• **What is needed**
In the listing below, pick out lines with "piece".

• **Dataset rows**
########################################
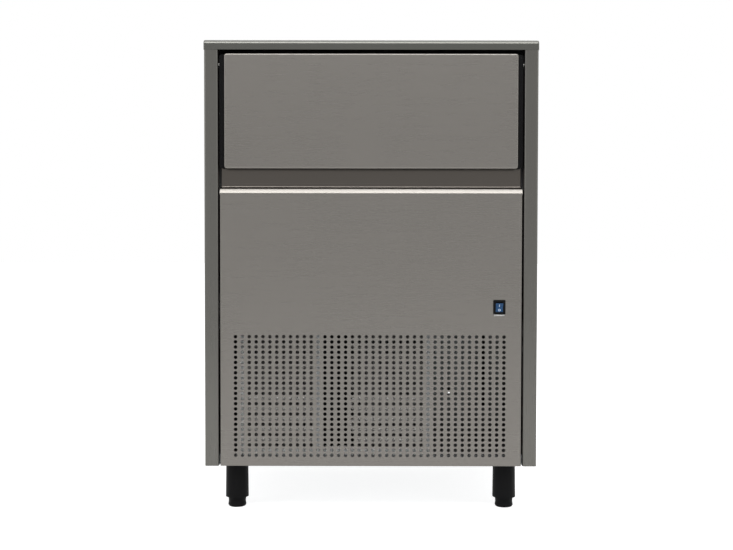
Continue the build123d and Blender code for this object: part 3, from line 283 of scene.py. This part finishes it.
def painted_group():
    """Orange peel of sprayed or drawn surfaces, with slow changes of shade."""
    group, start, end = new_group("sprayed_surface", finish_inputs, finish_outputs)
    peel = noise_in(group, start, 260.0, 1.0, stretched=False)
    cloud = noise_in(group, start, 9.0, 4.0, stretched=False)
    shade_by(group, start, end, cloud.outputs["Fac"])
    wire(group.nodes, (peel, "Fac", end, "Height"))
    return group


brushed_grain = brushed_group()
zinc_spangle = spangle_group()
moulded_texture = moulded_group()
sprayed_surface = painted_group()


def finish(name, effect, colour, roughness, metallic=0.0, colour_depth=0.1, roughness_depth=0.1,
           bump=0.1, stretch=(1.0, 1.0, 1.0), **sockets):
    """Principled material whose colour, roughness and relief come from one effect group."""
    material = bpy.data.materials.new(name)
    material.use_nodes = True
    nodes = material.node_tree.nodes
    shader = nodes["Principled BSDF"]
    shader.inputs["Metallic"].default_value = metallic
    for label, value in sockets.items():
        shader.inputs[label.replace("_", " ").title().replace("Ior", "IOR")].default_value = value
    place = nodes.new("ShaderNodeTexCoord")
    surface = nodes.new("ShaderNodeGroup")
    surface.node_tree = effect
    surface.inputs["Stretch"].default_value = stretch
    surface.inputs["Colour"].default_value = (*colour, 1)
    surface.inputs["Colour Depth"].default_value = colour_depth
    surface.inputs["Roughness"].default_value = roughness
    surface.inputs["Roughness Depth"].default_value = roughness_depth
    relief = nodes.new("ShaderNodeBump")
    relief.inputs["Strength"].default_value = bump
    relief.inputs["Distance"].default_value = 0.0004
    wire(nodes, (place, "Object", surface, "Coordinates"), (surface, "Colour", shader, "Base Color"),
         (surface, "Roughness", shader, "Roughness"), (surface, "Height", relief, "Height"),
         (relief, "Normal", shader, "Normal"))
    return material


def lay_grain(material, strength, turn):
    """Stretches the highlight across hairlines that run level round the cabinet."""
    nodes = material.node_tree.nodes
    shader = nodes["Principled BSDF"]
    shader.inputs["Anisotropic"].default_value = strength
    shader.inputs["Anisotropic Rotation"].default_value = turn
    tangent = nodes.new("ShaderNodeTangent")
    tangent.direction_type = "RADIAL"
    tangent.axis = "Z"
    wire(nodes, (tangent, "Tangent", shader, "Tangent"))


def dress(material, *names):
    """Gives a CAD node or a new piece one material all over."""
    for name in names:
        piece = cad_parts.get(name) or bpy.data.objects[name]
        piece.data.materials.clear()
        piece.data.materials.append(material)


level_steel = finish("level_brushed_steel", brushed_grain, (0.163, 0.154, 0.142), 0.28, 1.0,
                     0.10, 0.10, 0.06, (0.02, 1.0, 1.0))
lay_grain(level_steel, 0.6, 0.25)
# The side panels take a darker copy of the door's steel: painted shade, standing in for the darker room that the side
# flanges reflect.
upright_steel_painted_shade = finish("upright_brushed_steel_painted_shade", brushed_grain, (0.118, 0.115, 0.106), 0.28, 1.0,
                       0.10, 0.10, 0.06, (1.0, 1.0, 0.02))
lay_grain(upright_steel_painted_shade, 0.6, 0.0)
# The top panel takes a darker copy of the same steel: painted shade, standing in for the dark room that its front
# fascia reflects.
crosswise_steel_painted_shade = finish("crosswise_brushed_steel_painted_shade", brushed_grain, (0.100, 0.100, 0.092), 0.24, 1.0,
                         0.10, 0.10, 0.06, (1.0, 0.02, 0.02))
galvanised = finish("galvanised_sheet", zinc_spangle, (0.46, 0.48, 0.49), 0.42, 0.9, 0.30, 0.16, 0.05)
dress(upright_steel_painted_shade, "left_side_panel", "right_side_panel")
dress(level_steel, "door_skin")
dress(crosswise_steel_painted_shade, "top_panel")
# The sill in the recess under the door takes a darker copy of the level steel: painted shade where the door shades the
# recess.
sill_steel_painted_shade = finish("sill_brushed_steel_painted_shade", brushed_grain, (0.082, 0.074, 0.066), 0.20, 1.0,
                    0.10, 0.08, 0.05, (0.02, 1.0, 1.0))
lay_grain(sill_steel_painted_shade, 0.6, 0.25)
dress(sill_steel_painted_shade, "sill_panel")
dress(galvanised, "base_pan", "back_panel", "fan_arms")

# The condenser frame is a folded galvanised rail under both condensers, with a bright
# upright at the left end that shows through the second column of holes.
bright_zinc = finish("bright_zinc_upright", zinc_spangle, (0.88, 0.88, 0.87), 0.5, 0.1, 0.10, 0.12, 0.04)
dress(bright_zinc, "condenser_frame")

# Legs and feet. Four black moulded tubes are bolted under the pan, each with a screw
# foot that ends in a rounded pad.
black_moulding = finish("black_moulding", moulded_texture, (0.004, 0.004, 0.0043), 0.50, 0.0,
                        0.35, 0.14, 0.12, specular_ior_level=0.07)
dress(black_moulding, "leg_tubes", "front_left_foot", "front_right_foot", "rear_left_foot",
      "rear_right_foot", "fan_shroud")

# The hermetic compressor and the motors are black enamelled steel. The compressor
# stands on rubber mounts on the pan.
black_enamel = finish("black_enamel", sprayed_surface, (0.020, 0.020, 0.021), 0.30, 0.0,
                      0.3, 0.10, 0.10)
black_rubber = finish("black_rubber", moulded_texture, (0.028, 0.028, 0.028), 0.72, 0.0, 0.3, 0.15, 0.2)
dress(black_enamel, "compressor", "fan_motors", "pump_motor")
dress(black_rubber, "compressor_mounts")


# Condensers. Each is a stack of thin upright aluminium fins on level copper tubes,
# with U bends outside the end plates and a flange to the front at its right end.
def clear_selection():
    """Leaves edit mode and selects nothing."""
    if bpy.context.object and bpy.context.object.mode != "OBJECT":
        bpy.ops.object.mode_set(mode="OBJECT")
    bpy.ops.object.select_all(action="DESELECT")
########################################
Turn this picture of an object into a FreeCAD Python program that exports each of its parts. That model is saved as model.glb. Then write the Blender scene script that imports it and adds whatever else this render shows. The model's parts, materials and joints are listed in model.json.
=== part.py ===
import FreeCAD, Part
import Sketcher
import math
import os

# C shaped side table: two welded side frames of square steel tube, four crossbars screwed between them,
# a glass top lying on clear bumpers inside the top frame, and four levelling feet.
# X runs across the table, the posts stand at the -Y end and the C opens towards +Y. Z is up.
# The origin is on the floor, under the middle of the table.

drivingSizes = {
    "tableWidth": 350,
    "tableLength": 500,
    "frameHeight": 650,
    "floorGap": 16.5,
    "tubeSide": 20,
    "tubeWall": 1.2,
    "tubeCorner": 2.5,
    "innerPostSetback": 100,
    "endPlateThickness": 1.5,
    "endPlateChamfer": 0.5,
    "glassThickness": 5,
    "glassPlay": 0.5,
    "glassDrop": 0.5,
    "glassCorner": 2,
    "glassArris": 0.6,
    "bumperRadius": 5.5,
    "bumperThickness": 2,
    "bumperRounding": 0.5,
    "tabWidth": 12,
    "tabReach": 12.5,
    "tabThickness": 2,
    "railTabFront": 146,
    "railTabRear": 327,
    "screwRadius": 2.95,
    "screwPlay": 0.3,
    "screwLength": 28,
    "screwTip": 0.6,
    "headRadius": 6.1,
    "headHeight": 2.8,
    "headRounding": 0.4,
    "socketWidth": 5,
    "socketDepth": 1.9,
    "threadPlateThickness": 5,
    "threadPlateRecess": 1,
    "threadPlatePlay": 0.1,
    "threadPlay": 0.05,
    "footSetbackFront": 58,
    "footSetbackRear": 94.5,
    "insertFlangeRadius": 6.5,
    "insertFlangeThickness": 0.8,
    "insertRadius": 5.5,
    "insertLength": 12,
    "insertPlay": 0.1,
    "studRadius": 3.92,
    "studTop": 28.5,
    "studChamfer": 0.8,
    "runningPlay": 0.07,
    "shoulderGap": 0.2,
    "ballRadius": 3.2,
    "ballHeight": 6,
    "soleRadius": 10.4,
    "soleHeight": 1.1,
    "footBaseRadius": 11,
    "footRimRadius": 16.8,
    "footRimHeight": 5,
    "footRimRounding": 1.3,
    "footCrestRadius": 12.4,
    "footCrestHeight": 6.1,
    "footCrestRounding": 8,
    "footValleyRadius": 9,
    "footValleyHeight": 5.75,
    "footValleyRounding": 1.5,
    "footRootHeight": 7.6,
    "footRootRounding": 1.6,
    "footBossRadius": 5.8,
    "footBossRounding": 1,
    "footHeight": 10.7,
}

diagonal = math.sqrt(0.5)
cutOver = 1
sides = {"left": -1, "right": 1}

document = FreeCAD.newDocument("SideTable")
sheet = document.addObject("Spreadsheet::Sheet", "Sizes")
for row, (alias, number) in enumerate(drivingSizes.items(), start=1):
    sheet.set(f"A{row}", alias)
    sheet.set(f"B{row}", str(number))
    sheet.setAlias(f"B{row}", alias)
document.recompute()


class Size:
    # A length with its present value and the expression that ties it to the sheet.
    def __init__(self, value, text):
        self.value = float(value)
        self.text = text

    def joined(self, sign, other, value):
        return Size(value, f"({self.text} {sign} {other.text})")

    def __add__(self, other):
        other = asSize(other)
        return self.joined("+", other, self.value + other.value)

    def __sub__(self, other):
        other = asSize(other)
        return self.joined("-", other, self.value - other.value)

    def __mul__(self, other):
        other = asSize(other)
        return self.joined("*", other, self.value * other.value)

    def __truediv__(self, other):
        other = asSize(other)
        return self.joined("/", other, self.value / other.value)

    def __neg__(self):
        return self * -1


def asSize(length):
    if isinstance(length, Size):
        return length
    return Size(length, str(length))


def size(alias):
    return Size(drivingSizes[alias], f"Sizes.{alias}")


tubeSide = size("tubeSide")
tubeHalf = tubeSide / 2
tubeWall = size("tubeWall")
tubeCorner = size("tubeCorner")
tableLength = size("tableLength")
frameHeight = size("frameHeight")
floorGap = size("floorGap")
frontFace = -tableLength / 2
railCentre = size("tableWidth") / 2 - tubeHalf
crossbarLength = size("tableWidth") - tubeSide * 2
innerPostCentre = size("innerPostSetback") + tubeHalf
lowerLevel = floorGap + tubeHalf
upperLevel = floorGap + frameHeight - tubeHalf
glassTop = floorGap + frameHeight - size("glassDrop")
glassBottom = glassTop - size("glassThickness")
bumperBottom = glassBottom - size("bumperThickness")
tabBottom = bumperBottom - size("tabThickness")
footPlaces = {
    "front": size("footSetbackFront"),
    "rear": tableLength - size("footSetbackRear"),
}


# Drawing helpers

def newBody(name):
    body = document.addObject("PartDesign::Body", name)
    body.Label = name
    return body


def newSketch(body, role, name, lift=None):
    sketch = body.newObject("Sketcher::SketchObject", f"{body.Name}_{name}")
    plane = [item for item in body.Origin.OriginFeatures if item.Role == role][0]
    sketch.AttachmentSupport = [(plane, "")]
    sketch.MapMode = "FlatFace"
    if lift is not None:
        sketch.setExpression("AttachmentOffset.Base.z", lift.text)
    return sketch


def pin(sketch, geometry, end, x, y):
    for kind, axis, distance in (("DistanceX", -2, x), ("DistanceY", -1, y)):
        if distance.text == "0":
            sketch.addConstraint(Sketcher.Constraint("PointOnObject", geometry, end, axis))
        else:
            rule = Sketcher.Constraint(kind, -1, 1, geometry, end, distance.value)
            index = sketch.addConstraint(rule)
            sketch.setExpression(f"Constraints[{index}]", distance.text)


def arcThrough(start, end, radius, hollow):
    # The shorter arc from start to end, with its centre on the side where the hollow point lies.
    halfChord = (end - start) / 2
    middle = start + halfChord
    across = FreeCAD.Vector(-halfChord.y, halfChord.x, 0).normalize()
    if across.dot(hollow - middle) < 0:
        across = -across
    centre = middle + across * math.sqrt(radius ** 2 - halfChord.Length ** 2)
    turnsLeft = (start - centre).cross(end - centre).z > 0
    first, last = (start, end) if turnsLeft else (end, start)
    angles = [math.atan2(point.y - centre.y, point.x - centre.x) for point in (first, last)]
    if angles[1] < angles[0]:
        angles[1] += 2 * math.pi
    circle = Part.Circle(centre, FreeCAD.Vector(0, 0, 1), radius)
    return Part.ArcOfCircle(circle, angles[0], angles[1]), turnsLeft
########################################
• **Solution for this exercise**
    """Gives a CAD node or a new piece one material all over."""
        piece = cad_parts.get(name) or bpy.data.objects[name]
        piece.data.materials.clear()
        piece.data.materials.append(material)